The three dial options are where the Manifesta becomes something genuinely special.
Blue Aventurine is a form of glass with metallic inclusions, traditionally associated with high watchmaking. In the right light, the Blue Aventurine dial appears to contain depth, a visual quality that photographs don't fully capture. You have to see it moving under different light conditions to understand what the attention is about.
Mother of Pearl has been used in high watchmaking for decades precisely because it responds to light differently at different angles. The Manifesta Mother of Pearl shifts from cream to iridescent depending on how you're holding your wrist. It's a dial that rewards attention.
Black Onyx delivers a depth and seriousness that suits people who want the open-heart complication without the expressiveness of the other two dials. It reads as formal, considered, and confident.
Reviews have been pouring in from people who've had early access to the Manifesta, and the consistent thread running through all of them is the dial quality. People are noting that the material choices, particularly on the Blue Aventurine and Mother of Pearl variants, exceed expectations. The open-heart execution is also drawing specific praise: the aperture is proportioned correctly, framed rather than just cut out, which is a distinction that matters enormously if you've seen it done poorly.

The Monarch Watch is the most ambitious watch we make. It's the one that took the longest to get right, and it's the one we're most proud of.
At its core is the RSGB02 automatic movement, a calibre that beats at 28,800 vph, the highest frequency in our lineup, with a 42-hour power reserve and 32 jewels.
The moon phase complication tracks the lunar cycle, displaying the current phase of the moon through an aperture in the dial. It's the complication that most people describe as the moment they fell in love with mechanical watchmaking.
The calendar complication keeps the date, giving you practical daily utility on top of the poetic moon phase.
The power reserve display shows you how much energy remains in the mainspring. It's the fuel gauge of the mechanical watch world, and on a watch with a 42-hour power reserve it's genuinely useful: you can see at a glance whether the watch needs winding before you leave the house.
Three complications. 40mm case. 12.8mm thick. 48.3mm lug-to-lug. 20mm lug width. On a premium Italian leather strap with butterfly clasp in two variants: Silver Black and Rose Gold.
Reviews from early Monarch owners keep gravitating toward the moon phase in particular. It's one of those complications people describe as unexpectedly moving. The power reserve indicator is also getting consistent praise as a practical daily pleasure, the kind of feature that becomes a small ritual: checking the reserve in the morning, winding briefly if needed, going about your day knowing the watch is fully engaged.
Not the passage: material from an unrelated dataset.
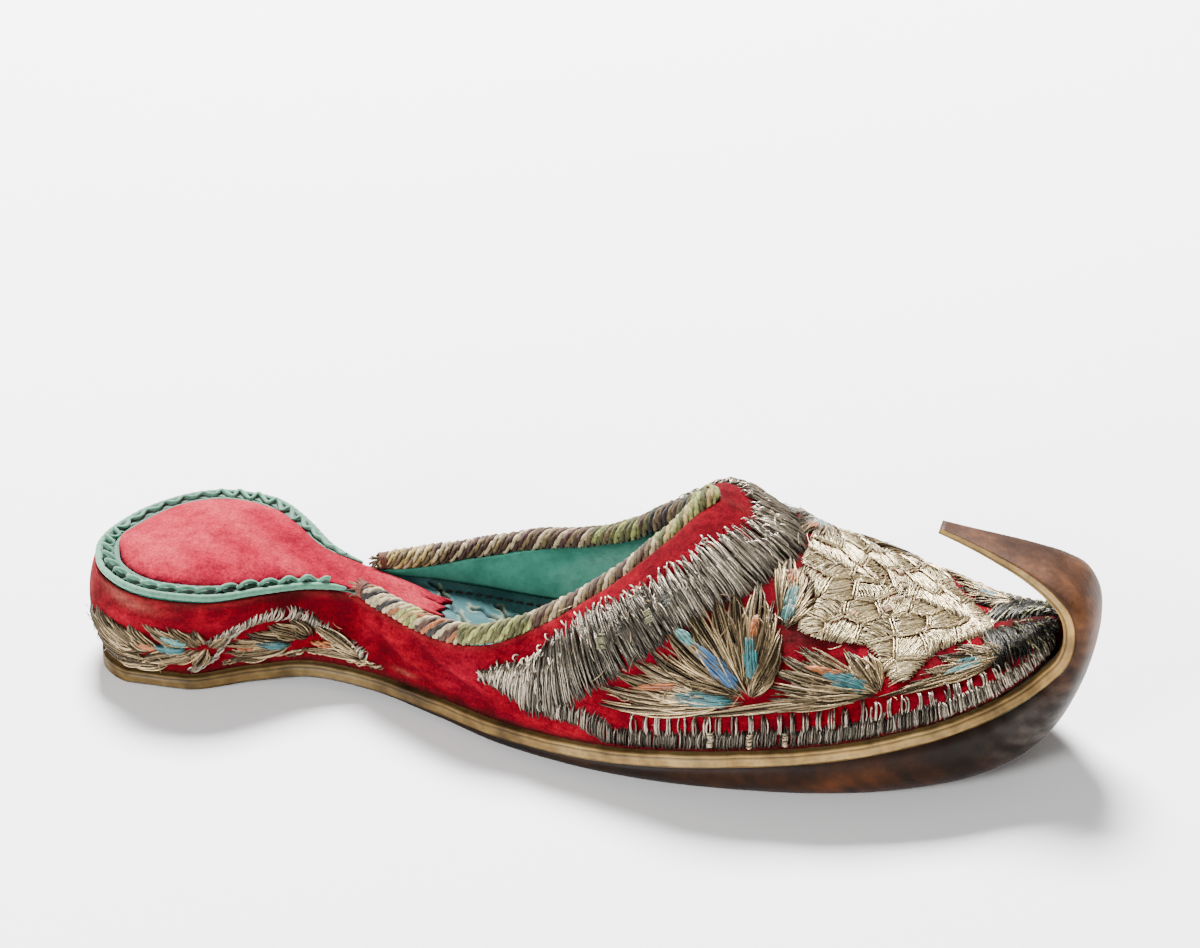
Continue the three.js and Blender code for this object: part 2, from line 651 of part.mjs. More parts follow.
// Room for the cord at the throat, where its two sides meet in a tight bend.
function throatSeat() {
  const bend = collarLine().slice(CORD_SAMPLES - 3, CORD_SAMPLES + 4);
  return tube(bend, CORD_RADIUS + GAP, CORD_SIDES * 2, CORD_SIDES * 2);
}

// A line round the heel seat, set in from the wall's top edge, open at the neck.
function seatLine(inset, lift, short) {
  const to = ribStops[NECK_ROW] - short;
  const samples = 18;
  const line = [];
  for (let i = 0; i <= samples; i += 1) {
    const stop = lerp(0, to, i / samples);
    const row = ribCurve(stop);
    const [before, after] = [ribCurve(Math.max(0, stop - RIB_PROBE)), ribCurve(stop + RIB_PROBE)];
    const along = new THREE.Vector2(after.x - before.x, after.half - before.half).normalize();
    if (i === 0) along.set(0, 1);
    const y = i === 0 ? 0 : row.half - along.x * inset;
    line.push(new THREE.Vector3(row.x + along.y * inset, y, row.z + lift));
  }
  return [...line.slice(1).reverse().map(mirrored), ...line];
}

function lowerPiping() {
  return tube(seatLine(1, PIPING_RADIUS + GAP, 3), PIPING_RADIUS, TRIM_SIDES, TRIM_STEPS);
}

function upperPiping() {
  return tube(seatLine(5.2, 1.3, 14), TRIM_RADIUS, TRIM_SIDES, TRIM_STEPS);
}

// The green ribbon between the two pipings, pleated up and down.
function frill() {
  const outer = new THREE.CatmullRomCurve3(seatLine(2.4, 0.4, 14), false, "centripetal");
  const inner = new THREE.CatmullRomCurve3(seatLine(4, 0.4, 14), false, "centripetal");
  const steps = PLEATS * 4;
  const rings = [];
  for (let i = 0; i <= steps; i += 1) {
    const [a, b] = [outer.getPoint(i / steps), inner.getPoint(i / steps)];
    const height = 1.3 + 0.4 * Math.sin((i / 4) * 2 * Math.PI);
    rings.push([a, b, b.clone().setZ(b.z + height), a.clone().setZ(a.z + height)]);
  }
  return ringBody(rings);
}

const FINISHES = {
  outsole: { color: 0x8c6a3c, roughness: 0.55 },
  upper: { color: 0xb5182a, roughness: 0.95 },
  heel_block: { color: 0x9c7b52, roughness: 0.8 },
  insole: { color: 0x3f7f86, roughness: 0.7 },
  heel_pad: { color: 0xc8425a, roughness: 0.95 },
  collar_cord: { color: 0xa39a6a, roughness: 0.9 },
  heel_piping_lower: { color: 0x4f9c86, roughness: 0.7 },
  heel_piping_upper: { color: 0x4f9c86, roughness: 0.7 },
  heel_frill: { color: 0x4f9c86, roughness: 0.7 },
};

const SOLIDS = {
  outsole: outsole(),
  upper: upper(),
  heel_block: heelBlock(),
  insole: insole(),
  heel_pad: heelPad(),
  collar_cord: collarCord(),
  heel_piping_lower: lowerPiping(),
  heel_piping_upper: upperPiping(),
  heel_frill: frill(),
};

const shoe = new THREE.Group();
for (const [name, solid] of Object.entries(SOLIDS)) {
  const mesh = new THREE.Mesh(geometryOf(solid), new THREE.MeshStandardMaterial(FINISHES[name]));
  mesh.name = name;
  mesh.position.x = -ORIGIN_FROM_HEEL;
  shoe.add(mesh);
}

export default shoe;
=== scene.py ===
"""Looks of a curled-toe embroidered mule: leather sole, velvet upper, metal thread work."""

import logging
import math
from dataclasses import dataclass, field
from enum import Enum
from typing import Callable, NamedTuple, Sequence

import bpy
import numpy as np
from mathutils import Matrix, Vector


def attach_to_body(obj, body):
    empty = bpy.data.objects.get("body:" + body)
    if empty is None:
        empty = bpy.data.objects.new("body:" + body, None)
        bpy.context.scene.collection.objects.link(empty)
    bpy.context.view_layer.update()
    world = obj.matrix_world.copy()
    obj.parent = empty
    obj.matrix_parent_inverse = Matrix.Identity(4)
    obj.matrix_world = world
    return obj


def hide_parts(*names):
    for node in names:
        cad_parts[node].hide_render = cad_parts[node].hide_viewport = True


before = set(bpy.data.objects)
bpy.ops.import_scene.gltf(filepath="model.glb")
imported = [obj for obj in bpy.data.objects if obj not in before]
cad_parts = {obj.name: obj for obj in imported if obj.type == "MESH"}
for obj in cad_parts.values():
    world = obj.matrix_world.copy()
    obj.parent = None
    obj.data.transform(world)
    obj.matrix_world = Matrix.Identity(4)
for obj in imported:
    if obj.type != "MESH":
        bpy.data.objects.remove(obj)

LOG = logging.getLogger("mule")
MM = 0.001
ORIGIN_FROM_HEEL = 121.7
RIM_GAP = 0.3
RNG = np.random.default_rng(1868)

Array = np.ndarray
Colour = tuple[float, float, float]


# The shoe's own form, in millimetres measured forwards from the heel.


class SoleRow(NamedTuple):
    """One cross-section of the outsole."""

    x: float
    keel: float
    lean: float
    half: float
    flat: float
    rise: float
    band: float
    thick: float


class RibRow(NamedTuple):
    """One rib of the upper's wall, from its foot on the sole to its top."""

    foot: float
    x: float
    half: float
    z: float
    bulge: float
    shoulder: float


class BedRow(NamedTuple):
    """One cross-section of the inside floor."""

    x: float
    z: float
    half: float
    lift: float


class PadRow(NamedTuple):
    """One cross-section of the heel cushion and its tongue."""

    x: float
    half: float
    under: float
    crown: float


SOLE_ROWS = [
    SoleRow(3.8, 0, 0, 0, 0.93, 0.4, 3.0, 4),
    SoleRow(5, 0, 0, 9.6, 0.93, 0.4, 3.0, 4),
    SoleRow(9.2, 0, 0, 18, 0.93, 0.4, 3.0, 4),
    SoleRow(17, 0, 0, 22.6, 0.93, 0.4, 3.0, 4),
    SoleRow(30, 0, 0, 22.6, 0.92, 0.4, 3.0, 4),
    SoleRow(45, 0.9, 0, 16.8, 0.88, 0.5, 3.2, 4.2),
    SoleRow(60, 2.4, 0, 13.9, 0.84, 0.6, 3.2, 4.2),
    SoleRow(75, 2, 0, 16, 0.82, 0.8, 3.2, 4.2),
    SoleRow(92, 0.7, 0, 22.2, 0.8, 1.9, 3.2, 4.2),
    SoleRow(112, 0, 0, 31.8, 0.76, 3.6, 3.2, 4.2),
    SoleRow(136, 0, 0, 39.2, 0.7, 5.8, 3.2, 4.2),
    SoleRow(162, 0, 0, 42.2, 0.64, 9.7, 3.2, 4.2),
    SoleRow(186, 0, 1, 40.6, 0.58, 13.4, 3.2, 4.2),
    SoleRow(206, 0.5, 9, 35.2, 0.5, 16, 3.2, 4.2),
    SoleRow(220, 2.2, 18, 29.6, 0.36, 17.2, 3.1, 4.2),
    SoleRow(229.2, 5.8, 26, 24.4, 0.22, 16.2, 3.1, 4.1),
    SoleRow(235.6, 11.8, 33, 19, 0.12, 13, 3.0, 3.8),
    SoleRow(239.4, 19.4, 44, 14.8, 0.08, 8.7, 3.0, 3.5),
    SoleRow(241.8, 27.4, 62, 12.8, 0.05, 5.2, 2.9, 3.3),
    SoleRow(242.8, 34.4, 80, 12.2, 0.05, 4.4, 2.8, 3.1),
    SoleRow(242.2, 40, 94, 12, 0.05, 4.2, 2.7, 3),
    SoleRow(239.4, 44.4, 112, 11.6, 0.05, 3.2, 2.6, 2.9),
    SoleRow(234.4, 47.4, 134, 10, 0.1, 2, 2.5, 2.7),
    SoleRow(227.6, 49.8, 152, 7.6, 0.15, 1, 2.3, 2.4),
    SoleRow(219.6, 52, 161, 5.2, 0.2, 0.5, 2.0, 2.1),
    SoleRow(212, 53.9, 164, 3.2, 0.2, 0.3, 1.7, 1.8),
    SoleRow(205.8, 55.4, 164, 2, 0.2, 0.2, 1.5, 1.6),
]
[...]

Buy the Arvion Watch if you want a slim, quiet, daily-wear watch that disappears under a cuff and never calls attention to itself. If you've been wearing an old leather-strap dress watch and want something that holds up better in everyday life, the Arvion is the upgrade.
Buy the Astonia Watch if you want a chronograph on a bracelet, something with presence, something that works in both a boardroom and a bar, something that has the heft of a proper metal watch on your wrist. The dual-tone options in particular are strong.
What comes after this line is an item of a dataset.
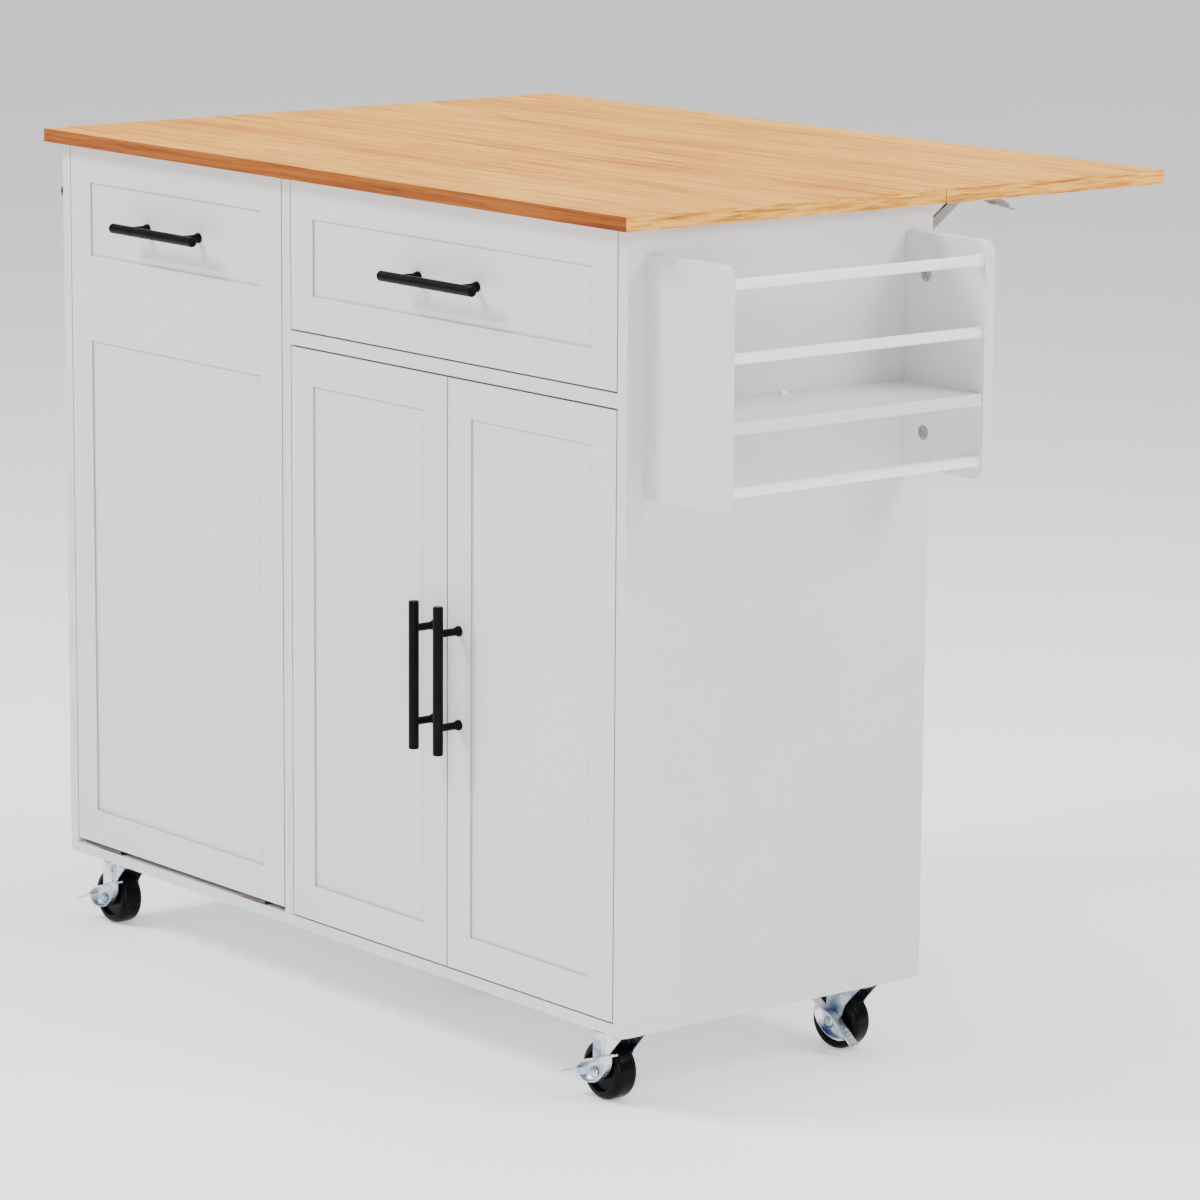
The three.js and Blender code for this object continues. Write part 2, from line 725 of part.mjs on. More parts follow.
function casterPlate(x, y) {
  const top = casterHeight - seam;
  const low = top - plateThickness;
  return joined(
    block(x - plateLength / 2, x + plateLength / 2, y - plateWidth / 2, y + plateWidth / 2, low, top),
    bar([x, y, low - raceHeight], [x, y, low + plateThickness / 2], raceRadius, roundSegments));
}

// The wheel turns about Y. Its flats touch the circle of its radius, and one of them lies below.
function wheel() {
  const r = wheelRadius / Math.cos(Math.PI / roundSegments);
  const half = wheelWidth / 2;
  const bore = axleRadius + axleClearance;
  const hub = bore * 2.2;
  const rim = wheelRadius * 0.78;
  const web = half * 0.6;
  const round = half * 0.45;
  const shoulder = r - round * 0.3;
  const profile = [
    [bore, -half], [hub, -half], [hub, -web], [rim, -web], [rim + round / 2, -half * 0.94],
    [shoulder, -half + round], [r, -half / 4], [r, half / 4], [shoulder, half - round],
    [rim + round / 2, half * 0.94], [rim, web], [hub, web], [hub, half], [bore, half], [bore, -half],
  ].map(([x, y]) => new THREE.Vector2(x, y));
  return new THREE.LatheGeometry(profile, roundSegments, Math.PI / roundSegments);
}

// Fork and axle. The swivel's axis is x = 0, and the wheel trails behind it, towards -X.
function fork(braked) {
  const axleX = -casterTrail;
  const axleZ = wheelRadius;
  const nose = forkNose - forkCorner;
  const leg = new THREE.Shape();
  leg.moveTo(axleX - forkTail, forkTop);
  leg.lineTo(axleX - forkTail, axleZ);
  leg.absarc(axleX - forkTail + forkEye, axleZ, forkEye, Math.PI, 1.75 * Math.PI);
  leg.lineTo(axleX + forkBend, axleZ + forkBendRise);
  leg.quadraticCurveTo(axleX + forkBend, axleZ + 1.5 * forkBendRise, nose, forkTop - forkSheet);
  leg.lineTo(nose, forkTop);
  const head = new THREE.Shape();
  head.moveTo(axleX - forkTail, -legOutside);
  head.lineTo(nose, -legOutside);
  head.absarc(nose, forkCorner - legOutside, forkCorner, -Math.PI / 2, 0);
  head.absarc(nose, legOutside - forkCorner, forkCorner, 0, Math.PI / 2);
  head.lineTo(axleX - forkTail, legOutside);
  const leverRoom = braked ? brakeSheet + 2 * pinClearance : pinClearance;
  const boltStart = -legOutside - leverRoom;
  return joined(
    frontProfile(leg, -legOutside, -legInside),
    frontProfile(leg, legInside, legOutside),
    plan(head, forkTop - forkSheet, forkTop),
    bar([axleX, boltStart - axleHeadThickness, axleZ], [axleX, legOutside, axleZ], axleRadius),
    bar([axleX, boltStart - axleHeadThickness, axleZ], [axleX, boltStart, axleZ], axleHeadRadius),
    bar(
      [axleX, legOutside - forkSheet / 2, axleZ], [axleX, legOutside + axleHeadThickness, axleZ],
      axleHeadRadius, 6));
}

// The brake pedal rocks on the axle outside the fork: a cranked strip over a shallow cup.
// Its outlines are drawn round the axle, from the strip's low tip to its high one.
const pedalStrip = [[-43, -8.6], [-25, -1.6], [-19, 2.6], [-8, 10.4], [-3, 12.6], [12, 17.2], [35, 24.2]];
const pedalCup = [
  [-24, 0.1], [-21, -7.5], [-14, -11.5], [-6, -11.7], [5, -9.5], [12, -6], [19, 0.5], [23.5, 7.5], [25.5, 14],
  [25.5, 22.3], [12, 18.2], [-3, 13.6], [-8, 11.4], [-19, 3.6],
];
const pedalHollow = [
  [-17, -0.5], [-13, -8], [-5.5, -9], [4, -7], [10.5, -4], [16.5, 1.5], [20.5, 8], [22.5, 14], [22.5, 17.5],
  [12, 14.5], [-2, 9.8], [-7, 7.6],
];

function brakePedal() {
  const near = -legOutside - pinClearance;
  const rim = near - brakeSheet - brakeRim;
  const upperEdge = pedalStrip.map(([x, z]) => [x, z + brakeSheet]).reverse();
  const strip = frontProfile(outline([...pedalStrip, ...upperEdge]), near - brakeStripWidth, near);
  const cup = frontProfile(outline(pedalCup), rim, near);
  const hollow = frontProfile(outline(pedalHollow), rim - brakeRim, near - brakeSheet);
  const bore = bar([0, rim, 0], [0, near + 1, 0], axleRadius + pinClearance);
  return cut(joined(strip, cup), hollow, bore);
}

function casters() {
  const group = new THREE.Group();
  for (const [name, [x, y]] of Object.entries(swivels)) {
    place(group, `${name}_caster_plate`, casterPlate(x, y), finishes.zinc());
    const swivel = new THREE.Group();
    swivel.position.set(x, y, 0);
    swivel.rotation.z = THREE.MathUtils.degToRad(casterTurns[name]);
    group.add(swivel);
    const braked = name !== 'middle';
    place(swivel, `${name}_caster_fork`, fork(braked), finishes.zinc());
    const tyre = place(swivel, `${name}_caster_wheel`, wheel(), finishes.wheel());
    tyre.position.set(-casterTrail, 0, wheelRadius);
    if (braked) {
      const pedal = place(swivel, `${name}_brake_pedal`, brakePedal(), finishes.zinc());
      pedal.position.copy(tyre.position);
      pedal.rotation.y = THREE.MathUtils.degToRad(pedalTurns[name]);
    }
  }
  return group;
}

// ---- The whole island -----------------------------------------------------------------------

const island = new THREE.Group();
island.add(
  body(), trashHinges(), trashDoor(), drawer(),
  cupboardDoor('left', fronts.leftDoor), cupboardDoor('right', fronts.rightDoor),
  spiceRack(), towelBar(), dropLeaf(), casters());

// The origin is the middle of the footprint, on the floor.
const extent = new THREE.Box3().setFromObject(island, true);
island.position.set(-(extent.min.x + extent.max.x) / 2, -(extent.min.y + extent.max.y) / 2, -extent.min.z);

export default island;
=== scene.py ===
# %% [markdown]
# # A drop leaf kitchen island
# The island is a painted cabinet on casters under an oak-look worktop. Its solids come ready
# made, in metres. This lesson gives them their finishes, and replaces the turned and bent metal
# pieces by smoother meshes of the same size, in the same place.
# The first cell loads the frame.

# %% Load the frame
import json
import math

import bmesh
import bpy
from mathutils import Matrix, Vector


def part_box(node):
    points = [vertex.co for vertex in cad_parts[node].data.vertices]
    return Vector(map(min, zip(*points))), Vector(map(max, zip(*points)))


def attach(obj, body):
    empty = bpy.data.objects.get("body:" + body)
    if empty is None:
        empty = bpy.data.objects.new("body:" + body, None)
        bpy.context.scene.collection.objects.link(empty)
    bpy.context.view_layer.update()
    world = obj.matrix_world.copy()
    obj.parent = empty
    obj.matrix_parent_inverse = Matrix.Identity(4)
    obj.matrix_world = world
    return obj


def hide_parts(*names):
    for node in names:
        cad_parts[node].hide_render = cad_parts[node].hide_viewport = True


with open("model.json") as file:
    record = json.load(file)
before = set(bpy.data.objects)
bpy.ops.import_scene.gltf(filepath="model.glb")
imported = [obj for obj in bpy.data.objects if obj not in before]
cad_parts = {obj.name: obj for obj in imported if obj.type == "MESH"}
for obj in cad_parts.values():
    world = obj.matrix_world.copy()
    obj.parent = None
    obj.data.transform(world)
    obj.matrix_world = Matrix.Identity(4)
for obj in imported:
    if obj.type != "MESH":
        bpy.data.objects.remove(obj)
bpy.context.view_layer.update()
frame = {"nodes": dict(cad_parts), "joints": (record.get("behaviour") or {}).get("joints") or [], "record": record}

MM = 0.001
nodes = frame["nodes"]

# %% [markdown]
# ## Writing materials as sums
# A material is a small graph of nodes. It could be wired node by node, but sums are easier to
# read: `Value` wraps one output socket, and each operator adds one Math node. A plain number in
# a sum becomes the other input of that node.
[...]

Buy the Astonia Sports Watch if you train regularly, travel constantly, or just prefer rubber to leather and metal. Same chronograph, same movement, built for a life that moves.
Buy the Auriqua Watch if you want a proper automatic sports watch. If your lifestyle involves water, pools, beaches, monsoon seasons, the Auriqua's 10ATM rating and FKM strap are built for it.
Buy the Manifesta Watch if you want the most visually compelling watch in the lineup. If dial quality and movement visibility matter to you, if you've been looking at open-heart watches and wondering whether they can be done well at an accessible price point, they can.
Buy the Monarch Watch if you want the most complicated watch we make. If moon phase complications have been on your radar, if you want a watch that starts conversations about horology rather than just aesthetics, if you want 32 jewels and 28,800 vph in a 40mm package that works as well dressed as it does casual.
The response since our early access programme launched has been more than we anticipated. Reviews are pouring in from across the watch community, from first-time buyers exploring mechanical watches for the first time to collectors approaching Rotoris.
The themes that keep coming up: dial quality across all collections, particularly the exotic materials on the Manifesta. The feel of the watches in hand, a sense of substance that goes beyond what the specifications alone communicate. The sapphire crystal is performing exactly as sapphire should.
We know that trust is built slowly and that the watch community earns its reputation for scrutiny. We welcome that scrutiny. We've designed these watches to hold up under it.
Indian watchmaking is at an inflection point. The appetite for serious watches, watches with mechanical movements, proper materials, and considered design, has never been stronger.
We want to be the brand that grows with that market. Not a brand that's here for a hype cycle and gone when the next thing comes along. A brand that makes watches worth wearing, worth keeping, and worth passing on.
Every collection in our current lineup reflects that intention. The Arvion for daily precision. The Astonia for the chronograph enthusiast. The Auriqua for the sports watch devotee. The Manifesta for the person who wants to see the movement work. The Monarch for the one who wants it all.
This is what we make. This is why we made it.